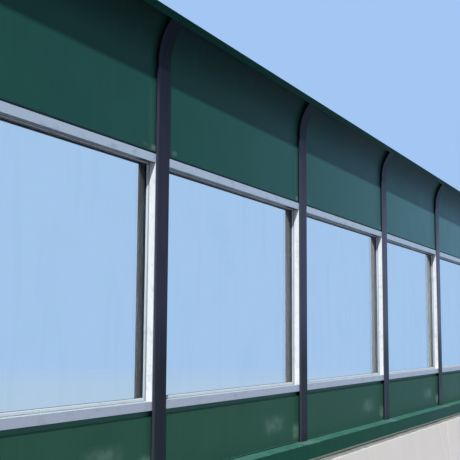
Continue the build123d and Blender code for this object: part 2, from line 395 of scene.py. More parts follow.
postLook = {
    **sheetLook,
    "dark": (42, 42, 58),
    "light": (48, 48, 64),
    # Lighter along the wall as painted sky reflection, heads darkened as painted shade under the cap, darker
    # low down as painted ground reflection
    "paintedShading": [
        ("X", -3.4, 4.5, 1.0, (92, 98, 118)),
        ("Z", 2.45, 3.4, 0.9, (13, 20, 31)),
        ("Z", 1.9, 1.45, 0.9, (31, 36, 41)),
    ],
    # A painted highlight on the flange's sunlit left edge
    "paleStripsAndHighlights": [(0.056, 0.010, 0.006, 0.8)],
    "clouds": (0.3, 3.0, 1.6),
    "streaks": 0.25,
    "streakColour": (56, 58, 72),
    # Colour of that painted highlight
    "scuffAndHighlightColour": (58, 65, 75),
    "wear": 0.5,
    "edgeColour": (92, 96, 112),
    "dustColour": (110, 110, 106),
    "shine": 0.04,
    "wave": 0.0,
}
upperPaint = sheetPaint("upperPanelPaint", upperPanelLook)
lowerPaint = sheetPaint("lowerPanelPaint", lowerPanelLook)
trimPaint = sheetPaint("trimPaint", trimLook)
postPaint = sheetPaint("postPaint", postLook)

# Window frames: each kind of face has its light or shade painted into its colour, shaded road faces and
# soffits, sunlit sides; grime lies over that
frameLook = {
    # Road faces and bead fronts: painted shade and light, changing with height
    "paintedShadeUp": (1.37, 2.6),
    "roadFaceShadeLow": (162, 171, 190),
    "roadFaceShadeHigh": (166, 184, 204),
    "beadBegins": (-0.012, -0.009),
    "beadLightLow": (156, 165, 172),
    "beadLightHigh": (192, 203, 216),
    # A painted highlight on the top edge of the bottom rail's bead
    "beadFootHighlight": (176, 186, 190),
    "beadFootHighlightBelow": (1.372, 1.367),
    "beadFootHighlightAbove": (1.3605, 1.3625),
    # The top rail's bead painted light against the rail's shade
    "beadTopLight": (236, 240, 246),
    "beadTopLightAbove": (2.600, 2.604),
    # Side faces painted as sunlit, lighter still high up
    "sunnySide": (194, 195, 197),
    "sunnyTop": (209, 209, 212),
    "sunnyTopAbove": (2.25, 2.5),
    # Bead sides and the groove painted as shaded
    "beadSideShade": (140, 148, 155),
    "beadSideShadeBegins": (-0.0068, -0.0062),
    "groove": (118, 126, 136),
    "grooveAt": (-0.010, 0.0037, 0.0008),  # middle, half width, soft edge
    "sideTurned": (-0.8, -0.3),
    # Faces that look down painted as shaded
    "soffitShade": (72, 73, 86),
    "soffitTurned": (-0.3, -0.8),
    "ledge": (150, 163, 168),
    "ledgeTurned": (0.5, 0.9),
    "grime": (96, 104, 116),
    "blotchClouds": (0.05, 4.0, 1.6, (2.0, 1.0, 1.0)),
    "blotchShown": (0.5, 0.95, 0.0, 0.35),
    "speckClouds": (0.007, 2.0),
    "speckShown": (0.68, 0.76, 0.0, 0.7),
    "brushClouds": (0.0015, 1.0, 1.0, (60.0, 1.0, 1.0)),
    "brushDepth": 0.00001,
    "roughness": (0.31, 0.44),
    "shine": 0.5,
}


def frameRoadFace(tree, look, where):
    # The member's own face and the glazing bead's behind it, with painted shade and light that change with
    # height
    up = remap(tree, where["Z"], *look["paintedShadeUp"])
    roadFace = blendColours(tree, up, look["roadFaceShadeLow"], look["roadFaceShadeHigh"])
    beadFace = blendColours(tree, up, look["beadLightLow"], look["beadLightHigh"])
    aboveFoot = remap(tree, where["Z"], *look["beadFootHighlightAbove"])
    belowFoot = remap(tree, where["Z"], *look["beadFootHighlightBelow"])
    beadFace = blendColours(tree, multiply(tree, aboveFoot, belowFoot), beadFace, look["beadFootHighlight"])
    beadFace = blendColours(tree, remap(tree, where["Z"], *look["beadTopLightAbove"]), beadFace, look["beadTopLight"])
    return blendColours(tree, remap(tree, where["Y"], *look["beadBegins"]), roadFace, beadFace)


def frameSideFace(tree, look, where):
    # Side faces painted as sunlit; bead sides and the groove painted as shaded
    highUp = remap(tree, where["Z"], *look["sunnyTopAbove"])
    sideFace = blendColours(tree, highUp, look["sunnySide"], look["sunnyTop"])
    onBead = remap(tree, where["Y"], *look["beadSideShadeBegins"])
    sideFace = blendColours(tree, onBead, sideFace, look["beadSideShade"])
    return blendColours(tree, nearTo(tree, where["Y"], *look["grooveAt"]), sideFace, look["groove"])


def frameFinish(look):
    inputs = {"Metallic": 0.0, "Specular IOR Level": look["shine"]}
    material, tree, shader = newMaterial("frameFinish", inputs)
    where = splitVector(tree, objectPlace(tree))
    turned = splitVector(tree, faceNormal(tree))
    roadFace = frameRoadFace(tree, look, where)
    sideFace = frameSideFace(tree, look, where)
    colour = blendColours(tree, remap(tree, turned["Y"], *look["sideTurned"]), roadFace, sideFace)
    # Faces that look down painted as shaded
    colour = blendColours(tree, remap(tree, turned["Z"], *look["soffitTurned"]), colour, look["soffitShade"])
    colour = blendColours(tree, remap(tree, turned["Z"], *look["ledgeTurned"]), colour, look["ledge"])
    blotches = clouds(tree, *look["blotchClouds"])
    colour = blendColours(tree, remap(tree, blotches, *look["blotchShown"]), colour, look["grime"])
    specks = remap(tree, clouds(tree, *look["speckClouds"]), *look["speckShown"])
    brushed = clouds(tree, *look["brushClouds"])
    finish = {
        "Base Color": blendColours(tree, specks, colour, look["grime"]),
        "Roughness": remap(tree, blotches, 0.0, 1.0, *look["roughness"]),
        "Normal": bumpFrom(tree, multiply(tree, brushed, look["brushDepth"])),
    }
    fillInputs(tree, shader, finish)
    return material


framePaint = frameFinish(frameLook)

# Panes with a thin film of road dust
glassLook = {
    "clear": (255, 254, 246),
    "film": (246, 247, 240),
    "filmRoughness": 0.004,
    "filmShown": (0.45, 1.0, 0.0, 0.8),
    "patchClouds": (0.5, 4.0, 1.6),
    "streaks": {"Width": 0.09, "Length": 0.7, "Amount": 0.5},
    "refraction": 1.28,
    "shadow": (0.75, 0.84, 0.84, 1.0),  # linear
}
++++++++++
**Work required:**
Your task is to reproduce the whole listing exactly.

**Worked solution:**
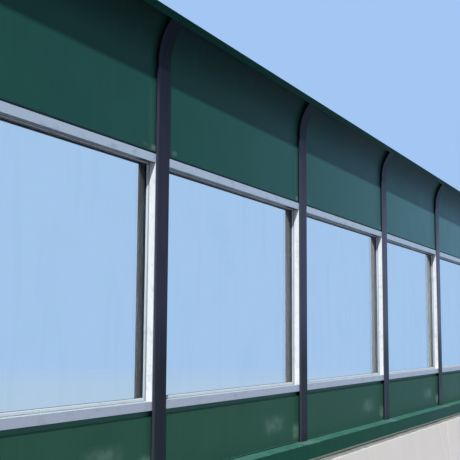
Continue the build123d and Blender code for this object: part 2, from line 395 of scene.py. More parts follow.
postLook = {
    **sheetLook,
    "dark": (42, 42, 58),
    "light": (48, 48, 64),
    # Lighter along the wall as painted sky reflection, heads darkened as painted shade under the cap, darker
    # low down as painted ground reflection
    "paintedShading": [
        ("X", -3.4, 4.5, 1.0, (92, 98, 118)),
        ("Z", 2.45, 3.4, 0.9, (13, 20, 31)),
        ("Z", 1.9, 1.45, 0.9, (31, 36, 41)),
    ],
    # A painted highlight on the flange's sunlit left edge
    "paleStripsAndHighlights": [(0.056, 0.010, 0.006, 0.8)],
    "clouds": (0.3, 3.0, 1.6),
    "streaks": 0.25,
    "streakColour": (56, 58, 72),
    # Colour of that painted highlight
    "scuffAndHighlightColour": (58, 65, 75),
    "wear": 0.5,
    "edgeColour": (92, 96, 112),
    "dustColour": (110, 110, 106),
    "shine": 0.04,
    "wave": 0.0,
}
upperPaint = sheetPaint("upperPanelPaint", upperPanelLook)
lowerPaint = sheetPaint("lowerPanelPaint", lowerPanelLook)
trimPaint = sheetPaint("trimPaint", trimLook)
postPaint = sheetPaint("postPaint", postLook)

# Window frames: each kind of face has its light or shade painted into its colour, shaded road faces and
# soffits, sunlit sides; grime lies over that
frameLook = {
    # Road faces and bead fronts: painted shade and light, changing with height
    "paintedShadeUp": (1.37, 2.6),
    "roadFaceShadeLow": (162, 171, 190),
    "roadFaceShadeHigh": (166, 184, 204),
    "beadBegins": (-0.012, -0.009),
    "beadLightLow": (156, 165, 172),
    "beadLightHigh": (192, 203, 216),
    # A painted highlight on the top edge of the bottom rail's bead
    "beadFootHighlight": (176, 186, 190),
    "beadFootHighlightBelow": (1.372, 1.367),
    "beadFootHighlightAbove": (1.3605, 1.3625),
    # The top rail's bead painted light against the rail's shade
    "beadTopLight": (236, 240, 246),
    "beadTopLightAbove": (2.600, 2.604),
    # Side faces painted as sunlit, lighter still high up
    "sunnySide": (194, 195, 197),
    "sunnyTop": (209, 209, 212),
    "sunnyTopAbove": (2.25, 2.5),
    # Bead sides and the groove painted as shaded
    "beadSideShade": (140, 148, 155),
    "beadSideShadeBegins": (-0.0068, -0.0062),
    "groove": (118, 126, 136),
    "grooveAt": (-0.010, 0.0037, 0.0008),  # middle, half width, soft edge
    "sideTurned": (-0.8, -0.3),
    # Faces that look down painted as shaded
    "soffitShade": (72, 73, 86),
    "soffitTurned": (-0.3, -0.8),
    "ledge": (150, 163, 168),
    "ledgeTurned": (0.5, 0.9),
    "grime": (96, 104, 116),
    "blotchClouds": (0.05, 4.0, 1.6, (2.0, 1.0, 1.0)),
    "blotchShown": (0.5, 0.95, 0.0, 0.35),
    "speckClouds": (0.007, 2.0),
    "speckShown": (0.68, 0.76, 0.0, 0.7),
    "brushClouds": (0.0015, 1.0, 1.0, (60.0, 1.0, 1.0)),
    "brushDepth": 0.00001,
    "roughness": (0.31, 0.44),
    "shine": 0.5,
}


def frameRoadFace(tree, look, where):
    # The member's own face and the glazing bead's behind it, with painted shade and light that change with
    # height
    up = remap(tree, where["Z"], *look["paintedShadeUp"])
    roadFace = blendColours(tree, up, look["roadFaceShadeLow"], look["roadFaceShadeHigh"])
    beadFace = blendColours(tree, up, look["beadLightLow"], look["beadLightHigh"])
    aboveFoot = remap(tree, where["Z"], *look["beadFootHighlightAbove"])
    belowFoot = remap(tree, where["Z"], *look["beadFootHighlightBelow"])
    beadFace = blendColours(tree, multiply(tree, aboveFoot, belowFoot), beadFace, look["beadFootHighlight"])
    beadFace = blendColours(tree, remap(tree, where["Z"], *look["beadTopLightAbove"]), beadFace, look["beadTopLight"])
    return blendColours(tree, remap(tree, where["Y"], *look["beadBegins"]), roadFace, beadFace)


def frameSideFace(tree, look, where):
    # Side faces painted as sunlit; bead sides and the groove painted as shaded
    highUp = remap(tree, where["Z"], *look["sunnyTopAbove"])
    sideFace = blendColours(tree, highUp, look["sunnySide"], look["sunnyTop"])
    onBead = remap(tree, where["Y"], *look["beadSideShadeBegins"])
    sideFace = blendColours(tree, onBead, sideFace, look["beadSideShade"])
    return blendColours(tree, nearTo(tree, where["Y"], *look["grooveAt"]), sideFace, look["groove"])


def frameFinish(look):
    inputs = {"Metallic": 0.0, "Specular IOR Level": look["shine"]}
    material, tree, shader = newMaterial("frameFinish", inputs)
    where = splitVector(tree, objectPlace(tree))
    turned = splitVector(tree, faceNormal(tree))
    roadFace = frameRoadFace(tree, look, where)
    sideFace = frameSideFace(tree, look, where)
    colour = blendColours(tree, remap(tree, turned["Y"], *look["sideTurned"]), roadFace, sideFace)
    # Faces that look down painted as shaded
    colour = blendColours(tree, remap(tree, turned["Z"], *look["soffitTurned"]), colour, look["soffitShade"])
    colour = blendColours(tree, remap(tree, turned["Z"], *look["ledgeTurned"]), colour, look["ledge"])
    blotches = clouds(tree, *look["blotchClouds"])
    colour = blendColours(tree, remap(tree, blotches, *look["blotchShown"]), colour, look["grime"])
    specks = remap(tree, clouds(tree, *look["speckClouds"]), *look["speckShown"])
    brushed = clouds(tree, *look["brushClouds"])
    finish = {
        "Base Color": blendColours(tree, specks, colour, look["grime"]),
        "Roughness": remap(tree, blotches, 0.0, 1.0, *look["roughness"]),
        "Normal": bumpFrom(tree, multiply(tree, brushed, look["brushDepth"])),
    }
    fillInputs(tree, shader, finish)
    return material


framePaint = frameFinish(frameLook)

# Panes with a thin film of road dust
glassLook = {
    "clear": (255, 254, 246),
    "film": (246, 247, 240),
    "filmRoughness": 0.004,
    "filmShown": (0.45, 1.0, 0.0, 0.8),
    "patchClouds": (0.5, 4.0, 1.6),
    "streaks": {"Width": 0.09, "Length": 0.7, "Amount": 0.5},
    "refraction": 1.28,
    "shadow": (0.75, 0.84, 0.84, 1.0),  # linear
}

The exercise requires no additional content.